We read and discussed this grief vs. mourning distinction at the third meeting of my support group this week. We took the discussion further, thanks to our Understanding Your Grief workbook, as follows:

Grief is not a bad thing.

I know that there’s this big scary ball of sadness inside my chest, and it’s human nature to want to ignore it and (if possible) make it go away. Speaking of which, here are some quotes from our workbook, by Alan Wolfelt:

“You have probably been taught that pain is an indication that something is wrong and that you should find ways to alleviate the pain.”

“Far too many people view grief as something to be overcome, rather than experienced.”

But, according to this workbook, grief is not a bad thing: it’s a natural thing. Of course there’s sadness inside me: I just lost my life partner.  It would be unnatural (and unhealthy) to deny that sadness.

You can actively help grief come out.

Since this grief will erupt out on its own, possibly in unexpected ways and at unexpected times, I/we can choose to be a “passive witness” to this grief or an “active participant.” I don’t know about you, but I like the word “active” better.

In other words: instead of trying to smother that sadness and get rid of it, a “healthy” way to deal with grief is to let it come out, maybe even in a controlled, intentional way.

One of the best sentences in our workbook this week (which I underlined) was:

“You will naturally grieve, but you will probably have to make a conscious effort to mourn.”

Yes! That’s a prescription I can follow. I can accept responsibility for letting my grief out. In fact, I can find ways to remember Brock that are happy and enjoyable, not just sad.

So here are some ideas I’ve come up with over the past few days, to help me mourn Brock (and therefore express this grief bottled up inside me):

  • Make a “Brock and Heather” photo album of actual, hard copy photos, like what I made for Isaac.
  • Encourage family and friends to celebrate Brock’s birthday on March 31 by sharing a list of potential ways to remember and honour him (e.g. watch his favourite movies, dance to specific songs, quit your day job to follow your dream, etc.).
  • Find a way to commemorate our 12 year anniversary on April 2.
  • Ensure there’s a place in our house plan for a “Brock Memory Corner” (in addition to having his photos around our home) where I can put special items to help us remember him daily.
  • Once our new house is somewhat landscaped, sprinkle some of Brock’s remains in a safe spot, maybe with a chair or bench that we can sit on.

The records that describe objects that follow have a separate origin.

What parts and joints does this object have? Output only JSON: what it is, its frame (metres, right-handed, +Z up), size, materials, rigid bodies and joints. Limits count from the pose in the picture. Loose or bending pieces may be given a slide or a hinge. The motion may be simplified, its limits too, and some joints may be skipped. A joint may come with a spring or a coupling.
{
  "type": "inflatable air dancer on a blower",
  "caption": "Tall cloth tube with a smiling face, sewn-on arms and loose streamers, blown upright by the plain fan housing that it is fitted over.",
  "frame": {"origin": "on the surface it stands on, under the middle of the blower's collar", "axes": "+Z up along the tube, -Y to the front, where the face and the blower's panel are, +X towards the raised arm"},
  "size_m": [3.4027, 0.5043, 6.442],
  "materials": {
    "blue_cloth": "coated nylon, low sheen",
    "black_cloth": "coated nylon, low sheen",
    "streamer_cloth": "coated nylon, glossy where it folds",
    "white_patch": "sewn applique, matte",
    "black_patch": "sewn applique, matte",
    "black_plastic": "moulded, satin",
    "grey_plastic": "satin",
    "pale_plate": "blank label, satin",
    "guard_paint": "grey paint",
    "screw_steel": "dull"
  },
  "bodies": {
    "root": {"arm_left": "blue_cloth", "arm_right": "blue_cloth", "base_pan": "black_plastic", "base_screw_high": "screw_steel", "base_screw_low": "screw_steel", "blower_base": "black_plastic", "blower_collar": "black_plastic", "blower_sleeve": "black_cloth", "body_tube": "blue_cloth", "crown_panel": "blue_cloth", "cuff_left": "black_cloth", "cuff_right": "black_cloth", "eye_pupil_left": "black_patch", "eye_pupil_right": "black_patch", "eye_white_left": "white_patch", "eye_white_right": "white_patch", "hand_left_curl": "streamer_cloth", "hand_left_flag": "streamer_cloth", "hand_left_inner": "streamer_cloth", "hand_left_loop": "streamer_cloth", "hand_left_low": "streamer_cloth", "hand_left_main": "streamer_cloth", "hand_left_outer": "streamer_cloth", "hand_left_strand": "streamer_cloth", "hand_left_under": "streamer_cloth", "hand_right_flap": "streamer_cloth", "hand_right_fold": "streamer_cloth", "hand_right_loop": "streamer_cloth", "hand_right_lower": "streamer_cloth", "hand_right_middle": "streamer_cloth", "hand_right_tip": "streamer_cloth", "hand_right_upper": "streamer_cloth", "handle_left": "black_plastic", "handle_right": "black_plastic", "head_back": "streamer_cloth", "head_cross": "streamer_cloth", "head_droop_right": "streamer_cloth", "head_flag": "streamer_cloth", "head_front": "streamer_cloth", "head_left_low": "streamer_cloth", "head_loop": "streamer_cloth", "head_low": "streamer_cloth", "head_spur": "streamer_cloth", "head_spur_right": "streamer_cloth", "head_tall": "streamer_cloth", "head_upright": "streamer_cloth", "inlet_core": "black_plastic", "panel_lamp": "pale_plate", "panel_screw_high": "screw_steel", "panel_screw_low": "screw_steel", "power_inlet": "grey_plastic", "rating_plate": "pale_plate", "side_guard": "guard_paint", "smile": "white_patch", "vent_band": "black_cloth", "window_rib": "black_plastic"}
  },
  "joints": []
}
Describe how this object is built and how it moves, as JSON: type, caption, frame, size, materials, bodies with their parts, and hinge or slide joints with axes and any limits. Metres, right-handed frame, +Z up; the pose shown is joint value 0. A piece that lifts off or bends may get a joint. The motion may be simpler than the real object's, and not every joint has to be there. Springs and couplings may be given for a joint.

I also gave myself some credit because I already do proactive mourning things, including:

  • writing on this website;
  • sharing memories and Brock-meaningful moments on our In Memory of Brock McLeod Facebook page;
  • write to Brock in a journal (especially when I need to make a decision and wish he were here to make it with me);
  • keep photos of Brock around so I can see his sexy smile and smile back at him; and
  • share memories with Isaac of his daddy, and tell him stories that include Brock.

A big thought to end on …

I’m glad you’re here with me, reading along, as I go through all this. I appreciate your support and love.

More importantly, I hope reading all this will help you in your own life, because death and loss will inevitably be part of your life if it isn’t already.

I started reading another book by Wolfelt yesterday, called Healing a Spouse’s Grieving Heart: 100 Practical Ideas After Your Husband or Wife Dies, and there’s this horrible, excellent quote from C.S. Lewis at the beginning:

“Bereavement is a universal and integral part of our experience of love. It follows marriage as normally as marriage follows courtship or as autumn follows summer. It is not a truncation of the process but one of the phases …”

-C.S. Lewis, A Grief Observed

I don’t want to scare you or make you sad, but it’s a true statement that every love partnership will include a stage of bereavement (unless you’re lucky enough to die at the same time).

We’re all in this together.

I saw this picture on my sister’s fridge today. We took it during our epic Canada road trip in June 2016, at the Athabasca Glacier on the Icefields Parkway in Alberta.